Una volta era una delle battaglie storiche delle destre. Il taglio delle accise sulla benzina doveva essere il primo provvedimento portato in Consiglio dei ministri da Matteo Salvini quando Lega e Movimento 5 Stelle si sono alleate per formare il primo governo Conte. Promessa, ovviamente, non mantenuta. Ma le destre non si sono arrese e hanno rilanciato la promessa. Lo ha fatto Fratelli d’Italia prima delle elezioni dello scorso settembre, scrivendolo nero su bianco nel programma. Ribandendo quanto sostenuto dall’attuale presidente del Consiglio, Giorgia Meloni, nel 2019.
L’esecutivo, però, ha seguito ben altra strada, cancellando il taglio delle accise sui carburanti introdotto dal governo Draghi. L’ultima promessa risale a febbraio, quando di nuovo Salvini – attuale vicepresidente del Consiglio – prometteva un intervento del governo con un nuovo taglio delle accise in caso di aumento del prezzo sopra i 2 euro. In sostanza il costo che si registra oggi in autostrada. Insomma, tante promesse e nessuna mantenuta. Così il prezzo della benzina continua ad aumentare, per il 17esimo giorno consecutivo. E, se a pensare male si fa peccato ma spesso si azzecca, viene il dubbio che il governo stia approfittando della situazione per mettere da parte un po’ di risorse extra.
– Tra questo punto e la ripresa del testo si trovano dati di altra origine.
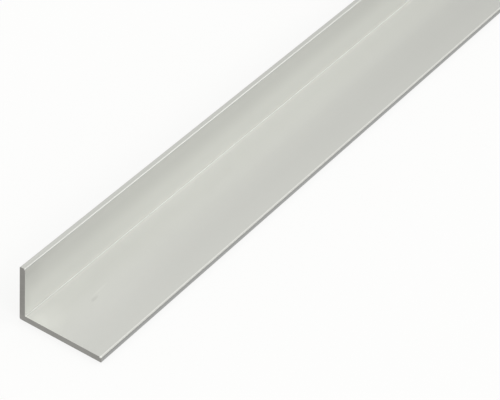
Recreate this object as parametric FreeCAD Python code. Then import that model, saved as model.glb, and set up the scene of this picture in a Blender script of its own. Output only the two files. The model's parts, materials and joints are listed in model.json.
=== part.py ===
"""Unequal-leg angle section: one length of extruded aluminium stock, sawn square at both ends.

The bar lies on the outside of its long leg, with the short leg standing up at its left side.
X runs across the long leg, Y along the bar and Z up. The origin is in the middle of the
bounding box's underside. All sizes are in millimetres.
"""

import math
import os

import FreeCAD
import Part

# Driving dimensions
LONG_LEG = 30.0  # outside width of the leg that lies flat
SHORT_LEG = 20.0  # outside height of the leg that stands up
THICKNESS = 2.0  # wall of both legs
LENGTH = 1000.0  # sawn length of the bar
HEEL_RADIUS = 0.6  # outer corner, where the legs meet
ROOT_RADIUS = 0.3  # inner corner, where the legs meet
TOE_RADIUS = 0.5  # both corners of each leg's free edge
END_BREAK = 0.05  # bevel that deburring leaves round each sawn end

# Places that follow from them
OUTER_X = -LONG_LEG / 2
INNER_X = OUTER_X + THICKNESS
TOE_X = OUTER_X + LONG_LEG
NEAR_Y = -LENGTH / 2


def section_corners():
    """The section's six sharp corners, counter-clockwise seen from the near end, each with its radius."""
    return [
        (OUTER_X, 0.0, HEEL_RADIUS),
        (TOE_X, 0.0, TOE_RADIUS),
        (TOE_X, THICKNESS, TOE_RADIUS),
        (INNER_X, THICKNESS, ROOT_RADIUS),
        (INNER_X, SHORT_LEG, TOE_RADIUS),
        (OUTER_X, SHORT_LEG, TOE_RADIUS),
    ]


def rounded_corner(before, corner, after, radius):
    """Start, middle and end of the arc that rounds the corner between two straight sides."""
    to_before = (before - corner).normalize()
    to_after = (after - corner).normalize()
    half_angle = to_before.getAngle(to_after) / 2
    inward = (to_before + to_after).normalize()
    centre = corner + inward * (radius / math.sin(half_angle))
    tangent_length = radius / math.tan(half_angle)
    return (
        corner + to_before * tangent_length,
        centre - inward * radius,
        corner + to_after * tangent_length,
    )


def section_face():
    """The section as a flat face at the near end."""
    corners = section_corners()
    points = [FreeCAD.Vector(x, NEAR_Y, z) for x, z, _ in corners]
    count = len(corners)
    arcs = [
        rounded_corner(points[i - 1], points[i], points[(i + 1) % count], corners[i][2])
        for i in range(count)
    ]
    edges = []
    for i, (start, middle, end) in enumerate(arcs):
        next_start = arcs[(i + 1) % count][0]
        edges.append(Part.Arc(start, middle, end).toShape())
        edges.append(Part.LineSegment(end, next_start).toShape())
    return Part.Face(Part.Wire(edges))


def lies_in_plane(edge, y):
    """Whether an edge lies wholly in the plane at this Y, as the outline of a sawn end does."""
    tolerance = 1e-6
    box = edge.BoundBox
    return abs(box.YMin - y) < tolerance and abs(box.YMax - y) < tolerance


def angle_section():
    """The whole bar: the section carried along Y, with its two sawn ends deburred."""
    bar = section_face().extrude(FreeCAD.Vector(0, LENGTH, 0))
    ends = (NEAR_Y, NEAR_Y + LENGTH)
    outline = [e for e in bar.Edges if any(lies_in_plane(e, y) for y in ends)]
    return bar.makeChamfer(END_BREAK, outline)


def main():
    os.makedirs("parts", exist_ok=True)
    bar = angle_section()
    bar.exportStep("parts/angle_section.step")
    print(
        "angle_section: valid", bar.isValid(), "solids", len(bar.Solids), "faces", len(bar.Faces)
    )
    print(f"volume {bar.Volume:.1f} mm3, section {bar.Volume / LENGTH:.2f} mm2")
    print("box", bar.BoundBox)


main()
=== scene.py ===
"""Looks of the aluminium angle section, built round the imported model.

The visible bar is one closed surface: the section's rounded outline is carried along Y and turned
over a small rounding into the two sawn ends. It wears three finishes, which are the anodised skin,
the bare metal of the deburred edges and the bare sawn ends.

Lengths are in metres, and in the finishes and the marks on them in millimetres. In a finish a
swing is how much a pattern changes the tone, a dullness how much a pattern or a place adds to
the roughness, and a drop how much darker a place is.
"""

import json
import logging
import math
from dataclasses import dataclass
from enum import Enum
from typing import Mapping, Sequence, Union

import bpy
import numpy as np
from mathutils import Matrix, Vector


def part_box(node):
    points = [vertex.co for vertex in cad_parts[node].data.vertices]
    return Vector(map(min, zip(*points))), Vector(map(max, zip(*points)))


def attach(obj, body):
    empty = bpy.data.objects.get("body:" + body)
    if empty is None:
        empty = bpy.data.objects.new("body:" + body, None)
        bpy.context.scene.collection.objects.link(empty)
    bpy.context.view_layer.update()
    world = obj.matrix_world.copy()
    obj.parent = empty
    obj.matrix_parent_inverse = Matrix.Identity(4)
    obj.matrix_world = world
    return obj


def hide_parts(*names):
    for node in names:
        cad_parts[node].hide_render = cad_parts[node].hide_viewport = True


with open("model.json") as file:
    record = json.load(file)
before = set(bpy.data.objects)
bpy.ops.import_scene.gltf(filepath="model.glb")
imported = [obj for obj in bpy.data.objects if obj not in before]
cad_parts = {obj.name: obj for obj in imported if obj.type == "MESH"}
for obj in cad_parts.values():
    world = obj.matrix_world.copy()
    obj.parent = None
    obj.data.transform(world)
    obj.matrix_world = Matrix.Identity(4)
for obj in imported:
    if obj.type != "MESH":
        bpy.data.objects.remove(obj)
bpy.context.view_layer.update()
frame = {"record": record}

NODE = "angle_section"
BODY = "root"
MM = 0.001

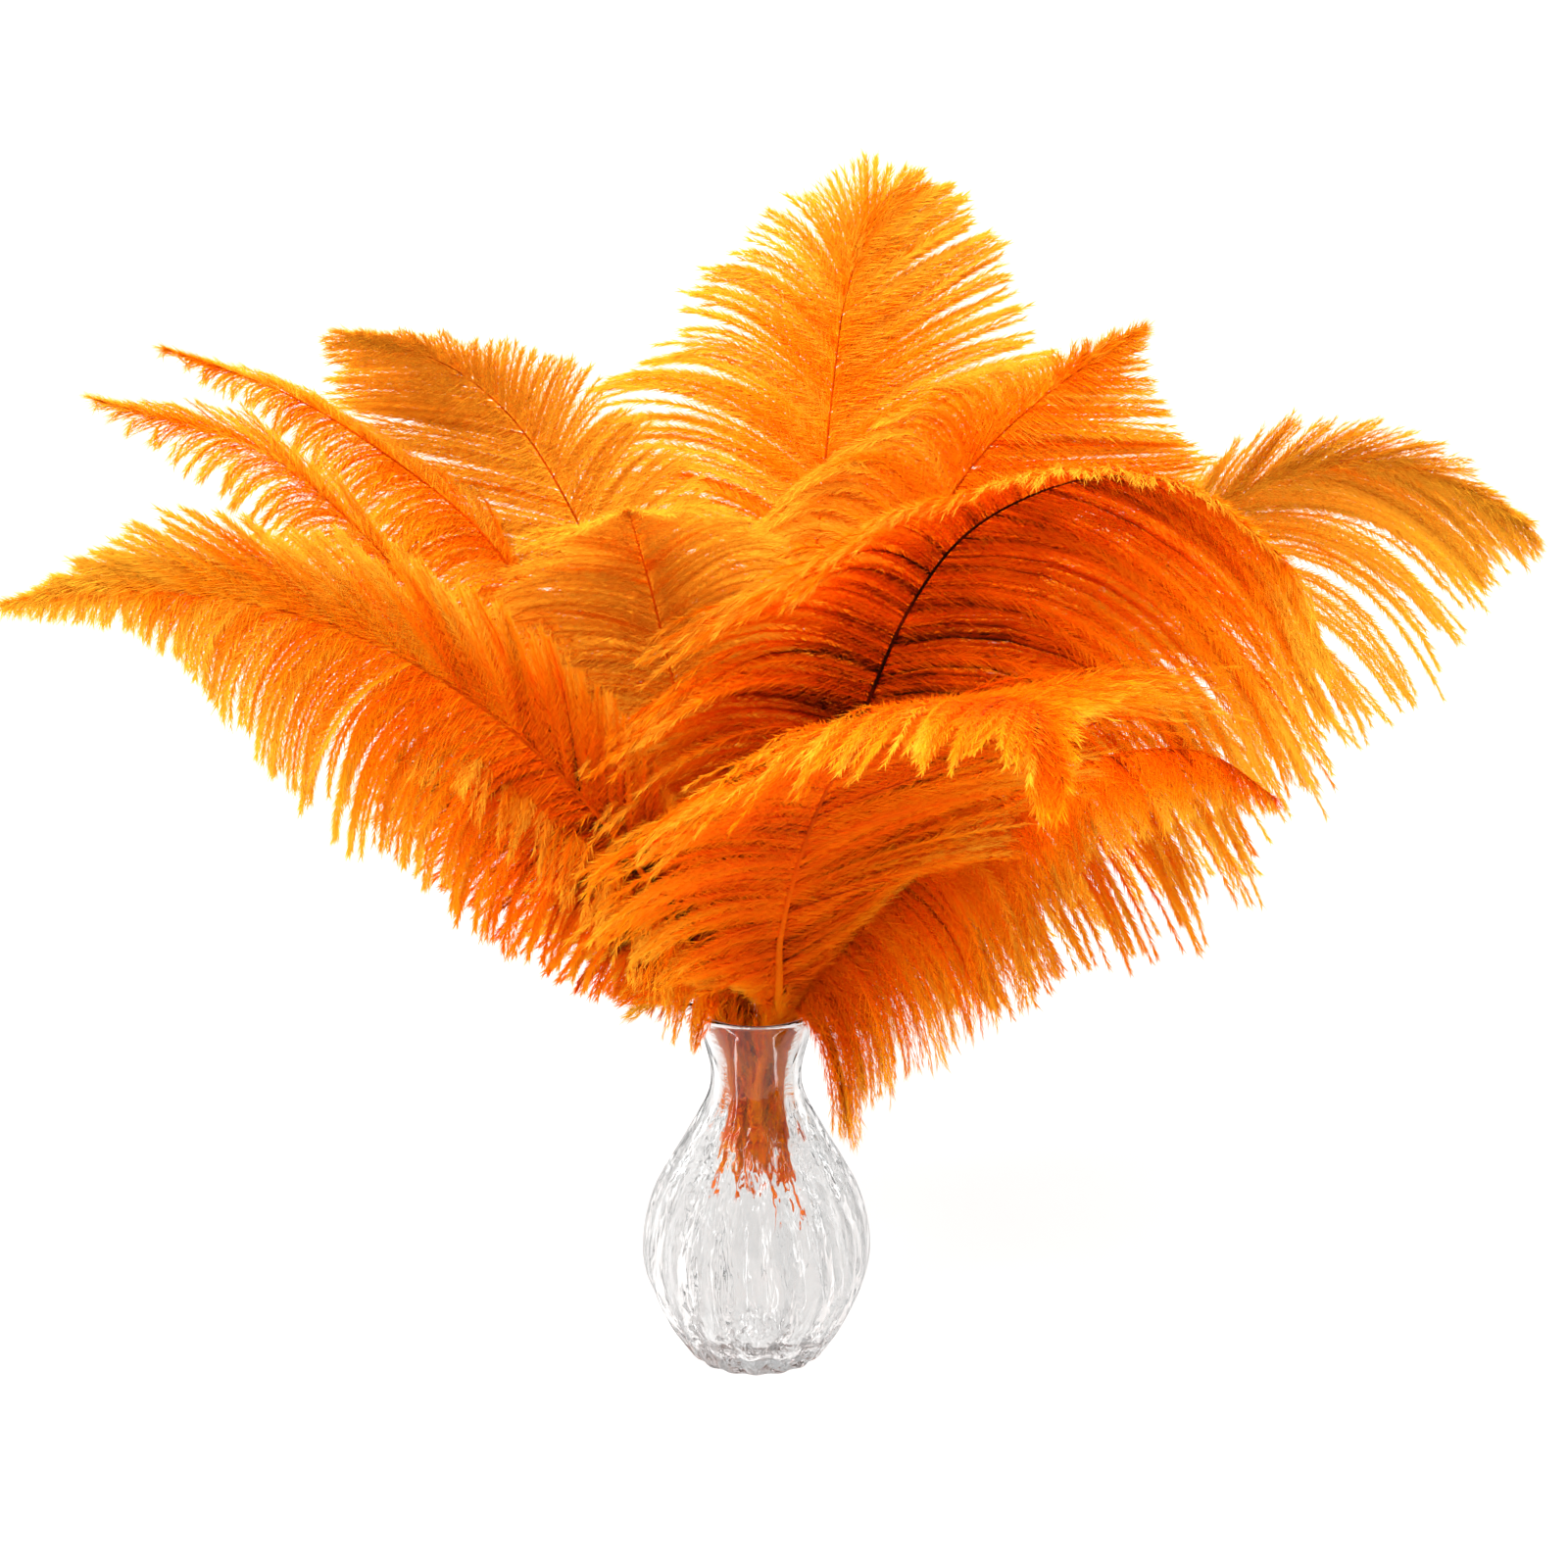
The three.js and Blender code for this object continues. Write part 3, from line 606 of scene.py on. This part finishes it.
def add_vane(soup, feather, rachis, hand, rng):
    curve, backs, along, lengths = barb_curves(feather, rachis, hand, rng)
    tones = barb_tones(feather, along, rng)
    add_barb_shafts(soup, curve, backs, tones, BARB_WIDTH * feather["spacing"], rng)
    longest = lengths.max()
    hairs = int(BARBULE_DENSITY * feather["fill"] * feather["spacing"] * longest)
    fullness = lengths / longest
    for side in (-1, 1):
        add_barbules(soup, curve, backs, tones, fullness, hairs, side, rng)


def add_down(soup, rachis, rng):
    """Down round the quill, which fills the neck of the vase."""
    heights = rng.uniform(rachis.points[0, 2] + DOWN_START, DOWN_TOP, DOWN_STRANDS)
    neck = rachis.points[:NECK_SAMPLES, 2]
    places = np.interp(heights, neck, np.arange(NECK_SAMPLES)) / (CURVE_SAMPLES - 1)
    points, tangents, sides, backs = rachis.at(places)
    turns = rng.uniform(0, 2 * math.pi, DOWN_STRANDS)[:, None]
    outward = np.cos(turns) * sides + np.sin(turns) * backs
    angles = np.radians(rng.uniform(*DOWN_ANGLES, DOWN_STRANDS))[:, None]
    start = np.cos(angles) * tangents + np.sin(angles) * outward
    none = np.zeros(DOWN_STRANDS)
    curve = grow(points, start, rng.uniform(*DOWN_LENGTHS, DOWN_STRANDS), none, none, tangents, DOWN_STEPS)
    squeeze_into_bundle(curve)
    strand_tones = DOWN_TONE + rng.normal(0, DOWN_TONE_VARIATION, DOWN_STRANDS)
    tones = np.broadcast_to(strand_tones[:, None], curve.shape[:2])
    add_barb_shafts(soup, curve, outward, tones, DOWN_WIDTH, rng)
    for side in (-1, 1):
        add_barbules(soup, curve, outward, tones, np.ones(DOWN_STRANDS), DOWN_HAIRS, side, rng)


def make_feather(name, feather, material, rng):
    rachis = Rachis(feather)
    soup = Soup()
    add_rachis(soup, rachis, feather["shaft"])
    add_down(soup, rachis, rng)
    for hand in (-1, 1):
        add_vane(soup, feather, rachis, hand, rng)
    add_piece(f"{name}_plume", soup.mesh(f"{name}_plume"), material, name)


def set_ramp(ramp, stops):
    """Gives a new colour ramp these stops, each a position and a colour."""
    elements = ramp.color_ramp.elements
    for element, (position, colour) in zip((elements[0], elements[1]), (stops[0], stops[-1])):
        element.position = position
        element.color = colour
    for position, colour in stops[1:-1]:
        elements.new(position).color = colour


def feather_material():
    """Dyed barbs: light passes through them. Their thin places are painted paler than thick ones, a painted
    glow, and their tones also carry painted shade and a painted sheen.
    """
    material = bpy.data.materials.new("ostrich_barbs_dye_and_painted_light")
    material.use_nodes = True
    nodes = material.node_tree.nodes
    links = material.node_tree.links
    nodes.clear()
    output = nodes.new("ShaderNodeOutputMaterial")
    tone = nodes.new("ShaderNodeAttribute")
    tone.attribute_name = "tone"
    place = nodes.new("ShaderNodeTexCoord")
    mottle = nodes.new("ShaderNodeTexNoise")
    mottle.inputs["Scale"].default_value = MOTTLE_SCALE
    mottle.inputs["Detail"].default_value = MOTTLE_DETAIL
    add = nodes.new("ShaderNodeMath")
    add.operation = "MULTIPLY_ADD"
    add.inputs[1].default_value = MOTTLE
    centre = nodes.new("ShaderNodeMath")
    centre.operation = "SUBTRACT"
    centre.inputs[1].default_value = MOTTLE / 2
    dye = nodes.new("ShaderNodeValToRGB")
    set_ramp(dye, DYE)
    surface = nodes.new("ShaderNodeBsdfPrincipled")
    surface.inputs["Roughness"].default_value = BARB_ROUGHNESS
    surface.inputs["Specular IOR Level"].default_value = BARB_SPECULAR
    glow = nodes.new("ShaderNodeBsdfTranslucent")
    mix = nodes.new("ShaderNodeMixShader")
    mix.inputs["Fac"].default_value = GLOW_SHARE
    links.new(place.outputs["Object"], mottle.inputs["Vector"])
    links.new(mottle.outputs["Fac"], add.inputs[0])
    links.new(tone.outputs["Fac"], add.inputs[2])
    links.new(add.outputs[0], centre.inputs[0])
    links.new(centre.outputs[0], dye.inputs["Fac"])
    links.new(dye.outputs["Color"], surface.inputs["Base Color"])
    links.new(dye.outputs["Color"], glow.inputs["Color"])
    links.new(surface.outputs[0], mix.inputs[1])
    links.new(glow.outputs[0], mix.inputs[2])
    links.new(mix.outputs[0], output.inputs["Surface"])
    return material


def make_feathers():
    material = feather_material()
    for order, (name, feather) in enumerate(FEATHERS.items()):
        make_feather(name, USUAL | feather, material, np.random.default_rng(SEED + order))


# ---- Vase ----

def profile_curve(points):
    """Smooth radius and height along one side of the wall."""
    curve, _ = spline([(radius, 0, height) for radius, height in points], PROFILE_STEPS)
    return curve[:, [0, 2]]


def flute_waves(heights, turns):
    """How far the flutes stand out, from -1 to 1, for each height and each turn."""
    rise = np.minimum(heights / FLUTE_TOP, 1) ** FLUTE_FADE
    fade = np.sin(math.pi * (FLUTE_START + (1 - FLUTE_START) * rise))
    wobble = FLUTE_WOBBLE * np.sin(heights / WOBBLE_HEIGHTS[0]) * np.sin(heights / WOBBLE_HEIGHTS[1])
    return fade[:, None] * np.cos(FLUTES * (turns[None, :] + wobble[:, None]))


def ring_faces(rings, around, centres):
    """Faces between rings of points, which close on one centre point at each end."""
    faces = []
    for i in range(rings - 1):
        for k in range(around):
            a = i * around + k
            b = i * around + (k + 1) % around
            faces.append((a, b, b + around, a + around))
    last_ring = (rings - 1) * around
    for k in range(around):
        following = (k + 1) % around
        faces.append((centres[0], following, k))
        faces.append((centres[1], last_ring + k, last_ring + following))
    return faces


def make_vase():
    outer = np.vstack([FOOT, profile_curve(OUTSIDE), LIP])
    inner = np.vstack([profile_curve(INSIDE), [(INNER_FLOOR_RADIUS, INNER_FLOOR_HEIGHT)]])
    rings = np.vstack([outer, inner])
    heights = rings[:, 1]
    depths = np.repeat([FLUTE_DEPTH_OUTSIDE, FLUTE_DEPTH_INSIDE], [len(outer), len(inner)])
    around = FLUTES * STEPS_PER_FLUTE
    turns = np.linspace(0, 2 * math.pi, around, endpoint=False)
    radii = rings[:, 0, None] + depths[:, None] * flute_waves(heights, turns)
    levels = np.broadcast_to(heights[:, None], radii.shape)
    vertices = np.stack([radii * np.sin(turns), -radii * np.cos(turns), levels], axis=-1).reshape(-1, 3)
    centres = (len(vertices), len(vertices) + 1)
    vertices = np.vstack([vertices, [(0, 0, 0), (0, 0, INNER_FLOOR_HEIGHT)]])
    mesh = bpy.data.meshes.new("glass_vase")
    mesh.from_pydata((vertices * MM).tolist(), [], ring_faces(len(rings), around, centres))
    mesh.update()
    mesh.shade_smooth()
    vase = add_piece("glass_vase", mesh, glass_material(), "vase")
    vase.visible_shadow = False


def glass_material():
    """Clear glass with fine ripples that run up the wall and get weaker toward the neck."""
    material = bpy.data.materials.new("clear_glass")
    material.use_nodes = True
    nodes = material.node_tree.nodes
    links = material.node_tree.links
    surface = nodes["Principled BSDF"]
    surface.inputs["Base Color"].default_value = GLASS_COLOUR
    surface.inputs["Roughness"].default_value = 0.0
    surface.inputs["IOR"].default_value = GLASS_IOR
    surface.inputs["Transmission Weight"].default_value = 1.0
    place = nodes.new("ShaderNodeTexCoord")
    stretch = nodes.new("ShaderNodeMapping")
    stretch.inputs["Scale"].default_value = (1, 1, RIPPLE_STRETCH)
    ripple = nodes.new("ShaderNodeTexNoise")
    ripple.inputs["Scale"].default_value = RIPPLE_SCALE
    ripple.inputs["Detail"].default_value = RIPPLE_DETAIL
    bump = nodes.new("ShaderNodeBump")
    bump.inputs["Distance"].default_value = RIPPLE_DEPTH * MM
    height = nodes.new("ShaderNodeSeparateXYZ")
    fade = nodes.new("ShaderNodeMapRange")
    fade.inputs["From Min"].default_value = RIPPLE_FADE[0] * MM
    fade.inputs["From Max"].default_value = RIPPLE_FADE[1] * MM
    fade.inputs["To Min"].default_value = RIPPLE_STRENGTH[0]
    fade.inputs["To Max"].default_value = RIPPLE_STRENGTH[1]
    links.new(place.outputs["Object"], stretch.inputs["Vector"])
    links.new(stretch.outputs["Vector"], ripple.inputs["Vector"])
    links.new(ripple.outputs["Fac"], bump.inputs["Height"])
    links.new(place.outputs["Object"], height.inputs["Vector"])
    links.new(height.outputs["Z"], fade.inputs["Value"])
    links.new(fade.outputs["Result"], bump.inputs["Strength"])
    links.new(bump.outputs["Normal"], surface.inputs["Normal"])
    return material


# ---- Studio ----

def make_camera():
    camera = bpy.data.cameras.new("camera")
    camera.sensor_width = SENSOR
    camera.lens = SENSOR * CAMERA_DISTANCE / (2 * HALF_FRAME)
    holder = bpy.data.objects.new("camera", camera)
    tilt = math.radians(CAMERA_ELEVATION)
    away = Vector((0, -math.cos(tilt), math.sin(tilt))) * CAMERA_DISTANCE
    holder.location = (Vector(CAMERA_TARGET) + away) * MM
    holder.rotation_euler = (math.pi / 2 - tilt, 0, 0)
    bpy.context.scene.collection.objects.link(holder)
    bpy.context.scene.camera = holder


def add_lamp(name, place, spread, power):
    """A broad, soft and slightly warm lamp, kept out of the glass's reflections."""
    light = bpy.data.lights.new(name, "SUN")
    light.angle = math.radians(spread)
    light.energy = power
    light.color = LAMP_COLOUR
    holder = bpy.data.objects.new(name, light)
    holder.rotation_euler = Vector(place).to_track_quat("Z", "Y").to_euler()
    holder.visible_glossy = False
    holder.visible_transmission = False
    bpy.context.scene.collection.objects.link(holder)


def make_floor():
    """A pale floor that glows a little, as lit paper does, so that it stays white under the object."""
    mesh = bpy.data.meshes.new("floor")
    corners = [(x * FLOOR_HALF, y * FLOOR_HALF, 0) for x, y in ((-1, -1), (1, -1), (1, 1), (-1, 1))]
    mesh.from_pydata(corners, [], [(0, 1, 2, 3)])
    floor = bpy.data.objects.new("floor", mesh)
    material = bpy.data.materials.new("pale_floor")
    material.use_nodes = True
    surface = material.node_tree.nodes["Principled BSDF"]
    surface.inputs["Base Color"].default_value = (FLOOR_GREY, FLOOR_GREY, FLOOR_GREY, 1)
    surface.inputs["Roughness"].default_value = 1
    surface.inputs["Emission Color"].default_value = (1, 1, 1, 1)
    surface.inputs["Emission Strength"].default_value = FLOOR_GLOW
    mesh.materials.append(material)
    bpy.context.scene.collection.objects.link(floor)
    floor.visible_glossy = False


def make_world():
    """A white backdrop for the camera. All else sees a room of pale walls, bright strips and dark gaps."""
    world = bpy.data.worlds.new("studio")
    world.use_nodes = True
    nodes = world.node_tree.nodes
    links = world.node_tree.links
    nodes.clear()
    output = nodes.new("ShaderNodeOutputWorld")
    direction = nodes.new("ShaderNodeTexCoord")
    turn = nodes.new("ShaderNodeTexGradient")
    turn.gradient_type = "RADIAL"
    walls = nodes.new("ShaderNodeValToRGB")
    set_ramp(walls, [(place, (level, level, level, 1)) for place, level in WALLS])
    room = nodes.new("ShaderNodeBackground")
    backdrop = nodes.new("ShaderNodeBackground")
    backdrop.inputs["Color"].default_value = (1, 1, 1, 1)
    rays = nodes.new("ShaderNodeLightPath")
    mix = nodes.new("ShaderNodeMixShader")
    links.new(direction.outputs["Generated"], turn.inputs["Vector"])
    links.new(turn.outputs["Fac"], walls.inputs["Fac"])
    links.new(walls.outputs["Color"], room.inputs["Color"])
    links.new(rays.outputs["Is Camera Ray"], mix.inputs["Fac"])
    links.new(room.outputs[0], mix.inputs[1])
    links.new(backdrop.outputs[0], mix.inputs[2])
    links.new(mix.outputs[0], output.inputs["Surface"])
    bpy.context.scene.world = world


def make_studio():
    scene = bpy.context.scene
    scene.view_settings.view_transform = "Standard"
    scene.cycles.max_bounces = GLASS_BOUNCES
    scene.cycles.diffuse_bounces = DIFFUSE_BOUNCES
    scene.cycles.glossy_bounces = GLASS_BOUNCES
    scene.cycles.transmission_bounces = GLASS_BOUNCES
    scene.cycles.denoising_input_passes = "RGB"
    make_world()
    for name, (place, spread, power) in LAMPS.items():
        add_lamp(name, place, spread, power)
    make_floor()


make_camera()
make_studio()
make_vase()
make_feathers()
Con il caro benzina extraprofitti per lo Stato
Già, perché grazie all’aumento del prezzo della benzina sono aumentati anche gli incassi per lo Stato grazie a Iva e accise. L’esodo estivo ha già fruttato, secondo le stime di Assoutenti, oltre 2,2 miliardi di euro al governo. Insomma, non confermare il taglio delle accise porta all’esecutivo un bel tesoretto in vista di una manovra molto impegnativa. Se il prelievo sugli extraprofitti delle banche non dovesse bastare il governo potrebbe contare sugli extraprofitti che fa sulle spalle degli automobilisti.
Il calcolo di Assoutenti evidenzia come il governo avrebbe incassato grazie a esodo e controesodo circa 2,275 miliardi di euro, di cui 1,51 miliardi di accise e 762 milioni di Iva. Accise e Iva pesano per il 55,6% sul totale del prezzo della benzina e per il 51,8% su un litro di gasolio. D’altronde anche il ministro delle Imprese e del Made in Italy, Adolfo Urso, ha di fatto ammesso che a guadagnarci è lo Stato.
Sulla benzina le parole di Urso sono un boomerang
Il ministro rivendica la piena efficacia – smentita dai fatti – dell’obbligo di esposizione del cartello medio dei prezzi e sostiene che il prezzo della benzina, “depurato dalle accise, è inferiore rispetto ad altri Paesi europei come Francia, Spagna e Germania”. Dove un litro di benzina costa meno. Ma in Italia, questa la logica conseguenza del ragionamento di Urso, è lo Stato a fare più incassi sugli automobilisti, facendo pagare loro più tasse. In pratica il prezzo più alto dei carburanti è dovuto a quanto lo Stato italiano incassa di Iva e accise. E meno male che ci ha pensato a Urso a prendersi la colpa involontariamente.
Un rialzo tira l’altro
Intanto il prezzo della benzina continua a salire per il 17esimo giorno di seguito. La benzina self in autostrada costa mediamente 2,019 euro al litro (prima di Ferragosto era a 2,015) e il gasolio 1,928 euro al litro (il 14 agosto era 1,921). Sulla rete generale il prezzo va dagli 1,924 euro al litro delle Marche a 1,969 euro in Puglia. Ma le brutte notizie per gli automobilisti italiani non sono finite, come mostra la mappa delle medie dei prezzi di cargopedia.it, elaborata da LaPresse: la cifra in Italia si attesta a 1,937 euro al litro. Peggio di noi fanno pochissimi Paesi come Islanda (2,142), Paesi Bassi (2,067) e Norvegia (2,039).
L’Italia è sesta in Ue per i prezzi della benzina ed è anche la peggiore tra i grandi Stati: in Francia il costo è di 1,894 euro al litro, in Germania 1,855, nel Regno Unito 1,719, in Spagna solo 1,687. Infine, come mostra Figisc-Confcommercio, ad agosto il prezzo in Italia è più alto rispetto alla media europea di 23 centesimi al litro per la benzina e di 17 centesimi per il gasolio. A fare la differenza sono quasi unicamente le maggiori imposte pagate in Italia.